The PTA warned Wikipedia in its press release that if the site did not remove the content within 48 hours, it would be banned in Pakistan until it removed the information. The PTA wrote, “The restoration of the services of Wikipedia will be reconsidered subject to blocking/removal of the reported unlawful contents, adding it “is committed to ensuring a safe online experience for all Pakistani citizens according to local laws.”
PTA spokesperson Malahat Obaid told the BBC that Wikipedia failed to respond to “repeated correspondence” over the removal of “blasphemous content,” adding, “They did remove some of the material but not all.” However, the PTA has not released details of what is considered to be controversial content.

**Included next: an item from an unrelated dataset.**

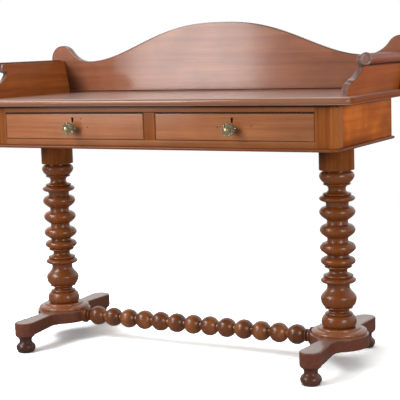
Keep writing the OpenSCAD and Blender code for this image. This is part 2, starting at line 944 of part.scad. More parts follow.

The Wikimedia Foundation said in a press release on Saturday that if the ban continued it would “deprive everyone access to Pakistan’s knowledge, history, and culture.” The company argued that access to information is a “human right,” and said it hopes Pakistan will restore access to Wikipedia in the country “so that the people of Pakistan can continue to receive and share knowledge with the world.”
Sharif said in the press release that he is open to recommendations about how to regulate or control “unlawful online content in a balanced manner.” He said he will also consider alternative methods and “technical measures” to remove or block any content posted on Wikipedia or other information sites “in view of our social cultural and religious sensitivities.”
“The Wikimedia Foundation believes that knowledge is a human right,” the Wikimedia spokesperson told Gizmodo, adding, “We welcome the support of governments everywhere in upholding it.”